Hold the room respectful and continually model the qualities of honesty, flexibility, respect, and care,  allowing your students to breathe this work.

TEXT

After improvisation, it works to spend some time having students work with text in the Rasaboxes. You can start with open text (I used “Empty” by Suzan Lori-Parks) and then move onto scripts. You can use this to to work with what will be assigned two character scenes as well.

Here are some scenes that work well.

Hamlet- Polonius and Ophelia where she’s telling him how frightened she is of Hamlet. Cut it down and split it up.

Streetcar– The why did you sell Belle Reve scene between Stella and Blanche

Crucible– The forest scene between Proctor and Abby

Read these scenes first on your own and CUT them to a page or less, particularly if you’re worried about reading levels. The Polonius/Ophelia is all short monologues. Works well, but you have to preteach.

Note: When you hand out difficult text, as these are, do some readarounds with the class out loud before everybody starts working individually. Clarify references, beats, motivations, obstacles, settings, time periods, vocabulary. It will be worth your while.

When they get into the Rasas with these, be prepared to stop them. Question when they disconnect from the text. These aren’t performances, they’re drills. Don’t let them degenerate into performances, this is not the point. This is a training tool. Let them train on it, and then assess what they’ve learned by asking them and observing the quality of their work by how much facility they’ve been able to develop with this.

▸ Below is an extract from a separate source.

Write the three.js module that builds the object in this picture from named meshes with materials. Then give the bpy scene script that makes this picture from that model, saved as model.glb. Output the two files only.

IDEAS FOR FINAL ASSESSMENT

  • Reflective paper
  • Personal emotional journey (these are amazing)
  • Text monologue inside rasas, allowing movement between them

Whatever you choose, or how much you do with this, remain open, and expect your students to do so as well.  Remind them that what happens in Drama stays in Drama. Trust the group and have kleenex ready, and be prepared to experience what young performers are capable of doing, and reap the benefits as a director of your empowered, courageous young  theatremakers.